Yokohama School Next to Radiation Hot Spot
B. McPherson
The news from Japan just keeps getting worse and worse. The
newspaper Japan Today is reporting
that a radiation hot spot has been found in Yokohama next to a school.
According to their report radioactive cesium has been found next to the school
at a level 12x the allowable amount. The topsoil will be removed from the hot
spot. Where it will be dumped is open to speculation.

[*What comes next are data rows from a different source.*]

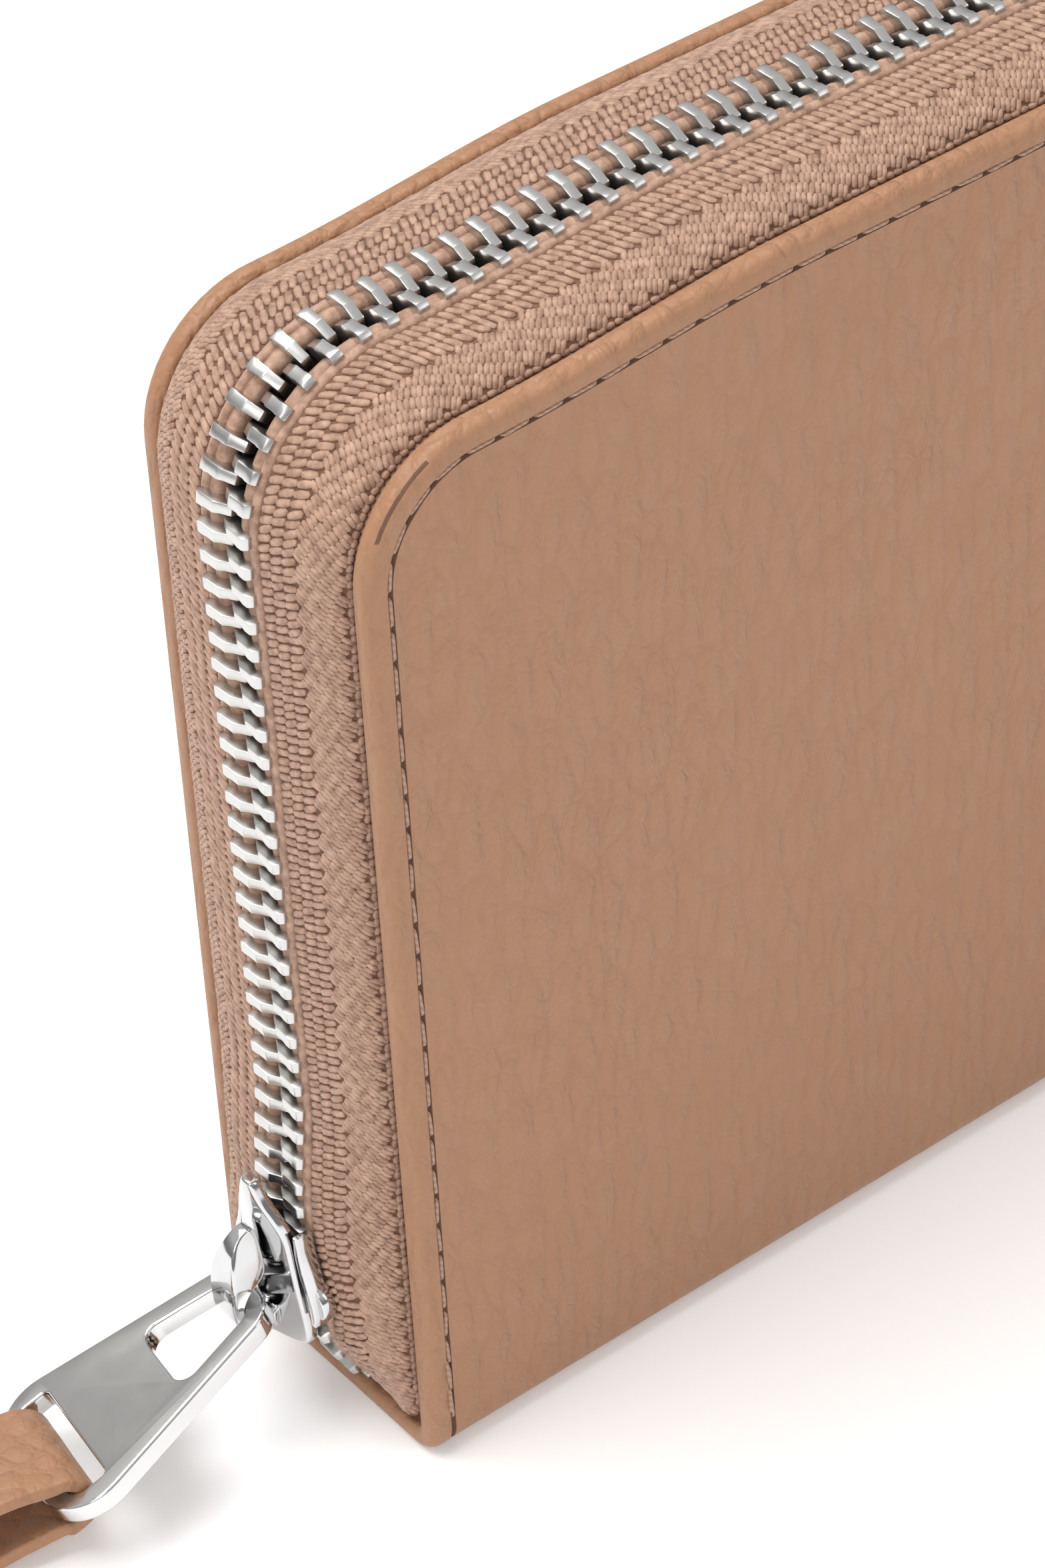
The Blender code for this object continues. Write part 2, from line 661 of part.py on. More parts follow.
def coin_slider(metal, middle):
    """The inner zip's slider with its eye, and its pull lying along the zip."""
    left = -WIDTH / 2 + COIN_END
    right = left + COIN_SLIDER_LENGTH
    inner = COIN_COIL_HEIGHT / 2 + GAP
    plate = COIN_SLIDER_PLATE
    half = COIN_SLIDER_HALF
    origin = (left + COIN_SLIDER_LENGTH / 2, 0, middle)
    body = add_object("coin_slider", box((left, -half, middle + inner), (right, half, middle + inner + plate)),
                      metal, origin)
    overlap = 0.0002
    top = middle + inner + plate
    post = left + 0.0010
    eye_low = left + 0.0026
    eye_high = right - 0.0010
    eye_inner = COIN_PULL / 2 + 2 * GAP
    eye_height = top + 2 * eye_inner
    joins = [box((left + 0.0004, -half * 0.8, middle - inner - plate), (right, half * 0.8, middle - inner)),
             box((post, -0.0005, middle - inner - overlap), (post + 0.0014, 0.0005, middle + inner + overlap)),
             box((eye_low, -COIN_EYE, top - overlap), (eye_low + 0.0008, COIN_EYE, eye_height + 0.0003)),
             box((eye_high - 0.0008, -COIN_EYE, top - overlap), (eye_high, COIN_EYE, eye_height + 0.0003)),
             box((eye_low, -COIN_EYE, eye_height), (eye_high, COIN_EYE, eye_height + 0.0008))]
    union(body, joins, metal)
    bar = Vector(((eye_low + eye_high) / 2, 0, top + eye_inner))
    wide = COIN_PULL_WIDTH / 2
    low = bar + Vector((-COIN_PULL / 2, -wide, -COIN_PULL / 2))
    high = bar + Vector((COIN_PULL_LENGTH, wide, COIN_PULL / 2))
    pull = add_object("coin_pull", box(low, high), metal, bar)
    window_low = bar + Vector((COIN_PULL / 2, -COIN_EYE - 2 * GAP, -COIN_PULL))
    window_high = bar + Vector((0.0050, COIN_EYE + 2 * GAP, COIN_PULL))
    cut(pull, [box(window_low, window_high)], metal)


def gussets(fabric):
    """Four folded end walls, one at each end of the two note compartments."""
    x_edge = WIDTH / 2 - GUSSET_INSET
    x_fold = x_edge - GUSSET_FOLD
    y_half = LINING_FACE - LINING - GAP
    y_coin = COIN_DEPTH / 2 + COIN_TAPE + 2 * GAP
    y_middle = (y_half + y_coin) / 2
    low = POCKET_BOTTOM
    for word, side in (("front", FRONT), ("back", BACK)):
        for end, sign in (("left", -1), ("right", 1)):
            outline = [(x_edge, y_half), (x_fold, y_middle), (x_edge, y_coin),
                       (x_edge - GUSSET * 1.6, y_coin), (x_fold - GUSSET * 1.6, y_middle), (x_edge - GUSSET * 1.6, y_half)]
            points = [(sign * x, side * y, low) for x, y in outline]
            add_object(f"{word}_{end}_gusset", prism(points, Vector((0, 0, GUSSET_TOP - low))), fabric)


def zip_ends(metal):
    """Stops at the rows' lower left ends and one at the right end."""
    out = CHAIN_OUT - DIP_DEPTH
    half = TOOTH_THICKNESS / 2
    low = ZIP_START - 0.0019
    high = ZIP_START - GAP
    floor = SPINE_THICKNESS
    for word, side in (("front", FRONT), ("back", BACK)):
        rows = sorted((side * (TOOTH_NECK + SPREAD - 0.0006), side * (TOOTH_ROOT + SPREAD)))
        add_object(f"{word}_zip_stop",
                   box((LEFT - out - half, rows[0], max(low, floor)), (LEFT - out + half, rows[1], high)), metal)
    add_object("end_zip_stop",
               box((-LEFT + out - half, -TOOTH_ROOT, max(low, floor)), (-LEFT + out + half, TOOTH_ROOT, high)), metal)


def build():
    """Every piece of the pouch."""
    leather = new_material("tan_leather", (0.42, 0.235, 0.155), 0.55)
    pocket = new_material("pocket_leather", (0.40, 0.225, 0.15), 0.6)
    fabric = new_material("lining_fabric", (0.36, 0.25, 0.18), 0.85)
    zip_fabric = new_material("zip_tape", (0.45, 0.27, 0.19), 0.9)
    card = new_material("board", (0.5, 0.45, 0.38), 0.9)
    teeth = new_material("nickel_teeth", (0.62, 0.6, 0.56), 0.3, 1.0)
    chrome = new_material("polished_metal", (0.8, 0.8, 0.8), 0.12, 1.0)
    brushed = new_material("brushed_metal", (0.7, 0.69, 0.67), 0.3, 1.0)
    nylon = new_material("nylon", (0.35, 0.22, 0.16), 0.5)

    half_layers("back", BACK, (leather, card, fabric, pocket), (0, 0, 0))
    half_layers("front", FRONT, (leather, card, fabric, pocket), (0, FOLD_Y, FOLD_Z))
    for word, side, origin in (("back", BACK, (0, 0, 0)), ("front", FRONT, (0, FOLD_Y, FOLD_Z))):
        add_object(f"{word}_tape", tape(side), zip_fabric, origin)
        add_object(f"{word}_teeth", tooth_row(side), teeth, origin)
    spine_parts(leather, card, fabric)
    zip_ends(brushed)
    gussets(fabric)
    slider(chrome)
    pull_tab(brushed)
    pull_strap(leather)
    coin_pocket(pocket, zip_fabric, nylon, brushed)


for leftover in list(bpy.data.objects):
    bpy.data.objects.remove(leftover, do_unlink=True)
build()
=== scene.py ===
"""Long zip-around wallet standing on its spine: leather, woven zip tape, teeth, slider and interior.

Lengths are in metres. X runs along the width, the front faces -Y and +Z is up.
"""
import math

import bpy
import numpy as np
from mathutils import Matrix, Vector, noise


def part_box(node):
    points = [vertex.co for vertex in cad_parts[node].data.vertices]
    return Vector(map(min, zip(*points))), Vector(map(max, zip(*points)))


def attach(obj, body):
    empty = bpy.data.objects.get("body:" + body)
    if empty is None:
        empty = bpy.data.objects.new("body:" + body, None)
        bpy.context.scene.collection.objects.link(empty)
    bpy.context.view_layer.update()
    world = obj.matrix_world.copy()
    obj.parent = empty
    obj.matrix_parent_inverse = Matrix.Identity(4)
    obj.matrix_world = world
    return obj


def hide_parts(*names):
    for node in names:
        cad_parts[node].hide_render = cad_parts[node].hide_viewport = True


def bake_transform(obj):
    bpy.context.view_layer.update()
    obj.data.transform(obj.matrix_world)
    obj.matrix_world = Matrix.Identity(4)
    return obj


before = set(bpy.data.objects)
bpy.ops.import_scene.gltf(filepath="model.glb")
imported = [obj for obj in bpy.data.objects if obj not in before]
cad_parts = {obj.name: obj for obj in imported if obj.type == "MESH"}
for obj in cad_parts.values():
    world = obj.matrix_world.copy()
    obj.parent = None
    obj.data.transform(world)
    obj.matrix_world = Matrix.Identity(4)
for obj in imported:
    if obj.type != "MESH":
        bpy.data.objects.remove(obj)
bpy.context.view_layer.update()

MM = 0.001

# Overall sizes
WIDTH = 0.193
HEIGHT = 0.1004
FACE = 0.014
CORNER_RADIUS = 0.011
TOP_RISE = 0.0018
RISE_LENGTH = 0.030
LEFT = -WIDTH / 2
CORNER_HEIGHT = HEIGHT - TOP_RISE - CORNER_RADIUS
LEATHER = 0.0021
FOLD_RADIUS = 0.0028

# Zip chain
PITCH = 0.00254
CHAIN_OUT = 0.00175
ZIP_START = 0.0032
DIP_TOP = 0.0102
DIP_DEPTH = 0.0033
LIFT = 0.0009
LIFT_LOW = 0.022
LIFT_HIGH = 0.034
SPREAD = 0.0016
SPREAD_LOW = 0.0125
SPREAD_HIGH = 0.0195
TOOTH_ROOT = 0.0031
TOOTH_HEAD = 0.00045
TOOTH_THICKNESS = 0.0022

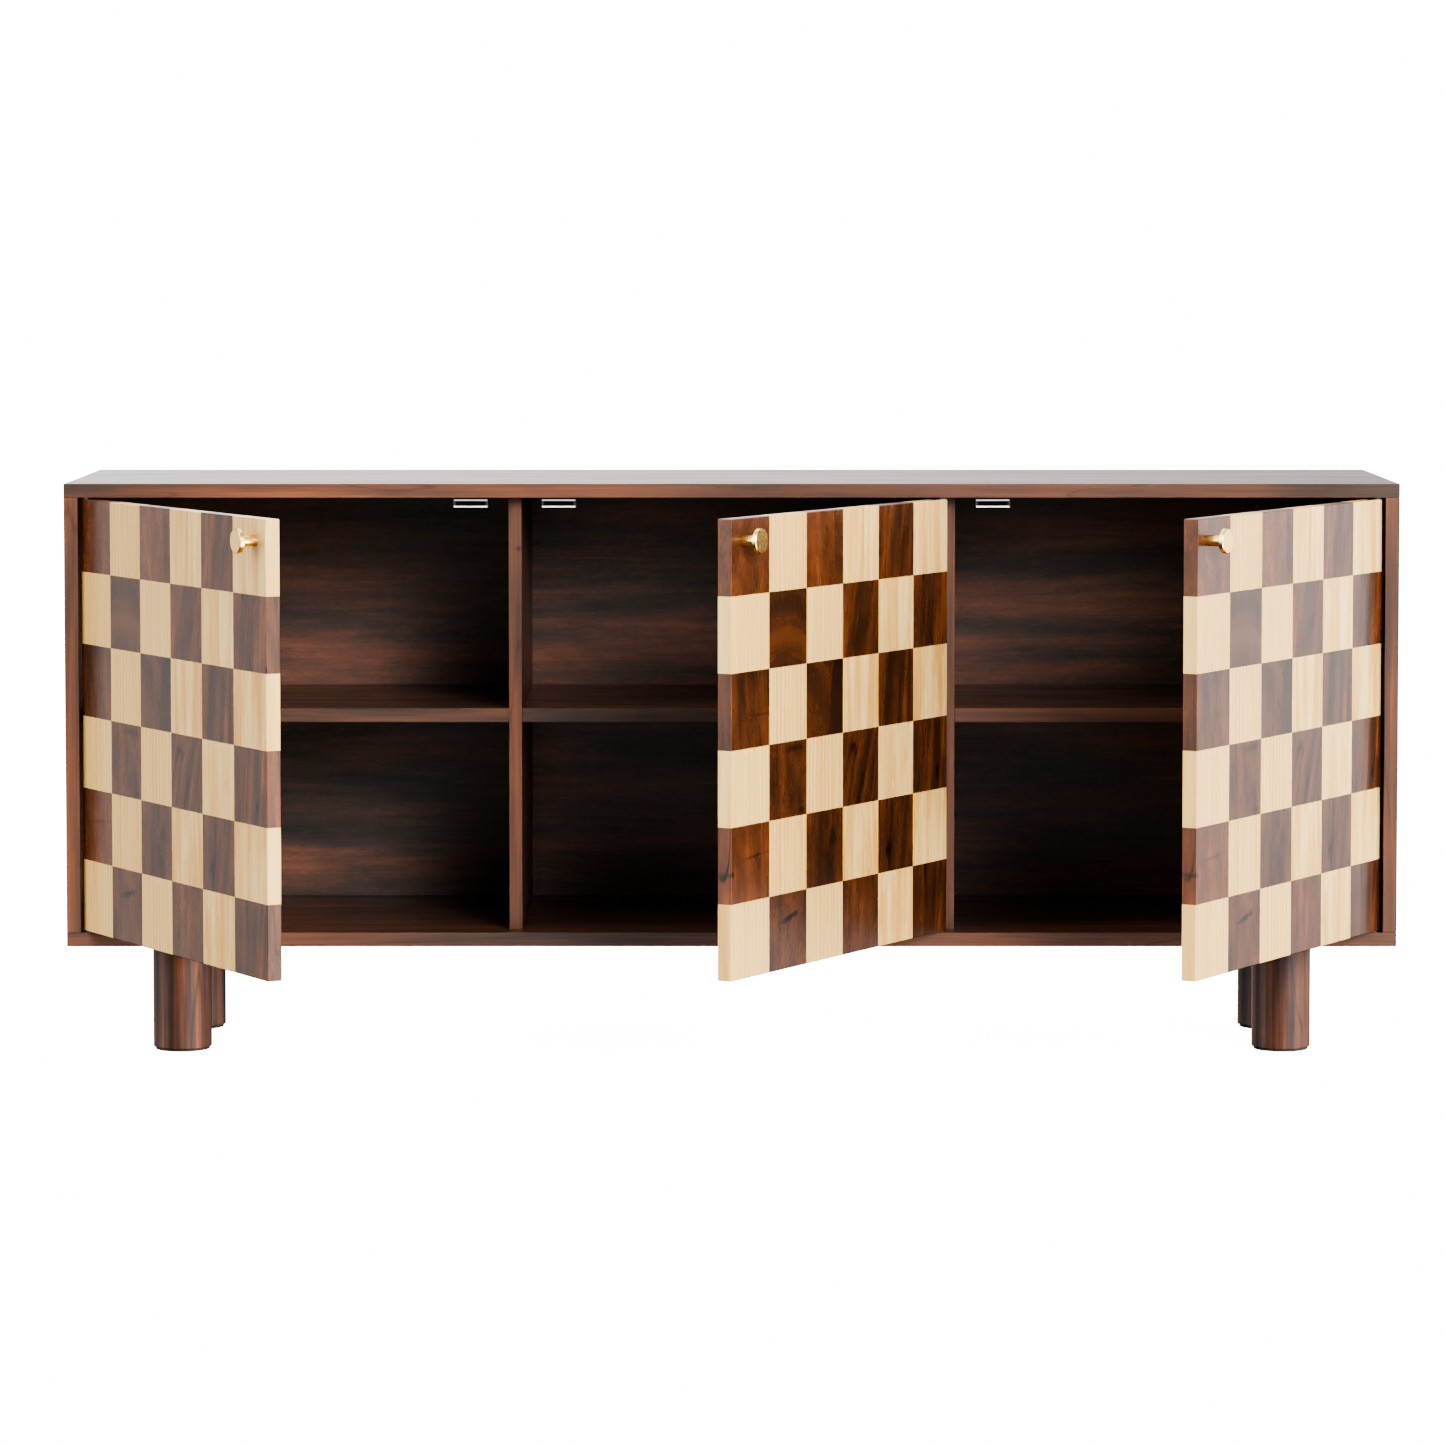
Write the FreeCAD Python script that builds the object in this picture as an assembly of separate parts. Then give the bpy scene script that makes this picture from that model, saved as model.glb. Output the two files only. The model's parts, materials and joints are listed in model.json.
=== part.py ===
import FreeCAD, Part
import os

# Three-door sideboard with six cube compartments, in millimetres.
# X runs to the right, Y to the back and Z up, and the floor is at Z = 0.
# The doors stand open by REST_ANGLE. The origin is on the floor, under the centre of the box
# that holds the unit with its doors open.

# Carcass
CASE_WIDTH = 1800.0
CASE_DEPTH = 430.0
CASE_HEIGHT = 627.0
PANEL = 19.0
FRONT_Y = 34.0
EASE = 0.8
BACK_SETBACK = 415.0
BACK_THICKNESS = 9.0
REBATE = 8.0
REBATE_PLAY = 0.5
DIVIDER = 18.0
INNER_SETBACK = 30.0
LOWER_OPENING = 283.0

# Legs
LEG_RADIUS = 40.0
LEG_HEIGHT = 152.0
LEG_EASE = 2.0
LEG_X = 755.0
LEG_SETBACKS = {"front": 111.0, "rear": 319.0}
GLIDE_RADIUS = 37.0
GLIDE_HEIGHT = 3.0
PLATE_RADIUS = 32.0
PLATE_THICKNESS = 3.0
PLATE_PLAY = 1.0
PLATE_BOSS_RADIUS = 7.0
PLATE_BOSS_HEIGHT = 8.0
PLATE_SCREW_RADIUS = 22.0
PLATE_SCREW_LENGTH = 14.0
BOLT_RADIUS = 4.0
BOLT_DEPTH = 40.0

# Doors
DOOR_COUNT = 3
DOOR_THICKNESS = 20.0
DOOR_GAP = 3.0
DOOR_END_GAP = 2.0
DOOR_EASE = 1.2
CHECKS = 6
REST_ANGLE = 60.0

# Pivot hinges at the top and the bottom of each door
PIVOT_INSET = 8.0
PIVOT_SETBACK = 4.0
PIN_RADIUS = 2.0
PIN_CLEARANCE = 0.05
LEAF_THICKNESS = 2.5
LEAF_SPAN = (2.0, 46.0)
LEAF_SETBACKS = (1.2, 14.2)
LEAF_SCREW_INSETS = (20.0, 38.0)
CARCASS_LEAF_SCREW_LENGTH = 15.0
DOOR_LEAF_SCREW_LENGTH = 20.0
WASHER_RADIUS = 4.5
WASHER_PLAY = 0.1
WASHER_THICKNESS = 1.6

# Turned knobs
KNOB_INSET = 29.5
KNOB_DROP = 28.0
KNOB_LENGTH = 28.0
KNOB_RADIUS = 15.75
KNOB_RIM = 6.5
KNOB_CHAMFER = 0.8
KNOB_STEM_RADIUS = 7.0
KNOB_SCREW_RADIUS = 2.0
KNOB_SCREW_HOLE = 2.25
KNOB_SCREW_HEAD_RADIUS = 4.2
KNOB_SCREW_HEAD_HEIGHT = 2.6
KNOB_SCREW_ENGAGEMENT = 9.0

# Magnetic catches under the top panel, and their strike plates
CATCH_INSET = 58.0
CATCH_SETBACK = 22.0
CATCH_WIDTH = 48.0
CATCH_DEPTH = 22.0
CATCH_HEIGHT = 14.5
CATCH_EASE = 0.8
CATCH_SCREW_SPREAD = 14.0
CATCH_SCREW_SETBACK = 16.0
CATCH_SCREW_LENGTH = 24.0
POLE_WIDTH = 45.0
POLE_DEPTH = 10.0
POLE_THICKNESS = 2.0
POLE_DROPS = (3.2, 11.9)
POLE_PROUD = 0.8
MAGNET_WIDTH = 40.0
MAGNET_RECESS = 1.6
STRIKE_WIDTH = 40.0
STRIKE_HEIGHT = 12.5
STRIKE_THICKNESS = 1.5
STRIKE_DROP = 1.0
STRIKE_SCREW_LENGTH = 14.0

# Dowels and screws
DOWEL_RADIUS = 4.0
DOWEL_IN_END = 22.0
DOWEL_IN_PANEL = 12.0
DOWEL_IN_DIVIDER = 8.0
CORNER_DOWEL_SETBACKS = (45.0, 150.0, 265.0, 380.0)
INNER_DOWEL_SETBACKS = (80.0, 220.0, 360.0)
SCREW_RADIUS = 1.6
SCREW_HEAD_RADIUS = 3.0
SCREW_HEAD_HEIGHT = 1.8
SCREW_POINT = 4.0
RECESS_WIDTH = 0.9
RECESS_DEPTH = 1.1
RECESS_REACH = 1.8
BACK_SCREW_LENGTH = 24.0
BACK_SCREW_COLUMNS = 7
BACK_SCREW_ROWS = 3
BACK_SCREW_END_MARGIN = 27.0
BACK_SCREW_LEVEL_MARGIN = 108.0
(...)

There is no news about how long the radioactive hot spot has
been emitting its toxic energy or the effect on the school children adjacent to
it.
Yokohama is located south of Tokyo and well away from any
evacuation/exclusion zone.
The handling of the disaster at the Fukushima Daiichi
nuclear plant continues to unfold revealing incompetence and coverups. Now RT is revealing even more bad news. Over
eight tonnes of water from the plant has leaked out of its containers because
cold weather has split the pipes. The electrical company which has been
presiding over this disaster has stated that the water is not radioactive and
hasn’t leaked into the sea. That begs the question – If not the sea, did it go
into the water table?
TEPCO made statements
when this radioactive disaster unfolded last March that there wasn’t much of a
problem and that everything was under control. Since then a litany of woes have
been made public: workers dead of radiation poisoning, an ever growing
exclusion area, farmland poisoned for generations, thousands displaced,
explosions, partial meltdowns of the nuclear fuel containers, radiation spread around
the world.
“TEPCO claims that most of the leaked water is not radioactive, and has come from a dam. Though the company admitted that some of the water could be radioactive, it stressed that none of it has leaked to the sea.” RT.com
Minutes of the crucial emergency meetings when the TEPCO
executives met to discuss action have disappeared and are unavailable to the
public inquiries. TEPCO will pay damages
for this disaster, but there is a limit and the massive costs associated social
and physical damage done by the pollution from this power installation will
eventually be borne by the Japanese taxpayer.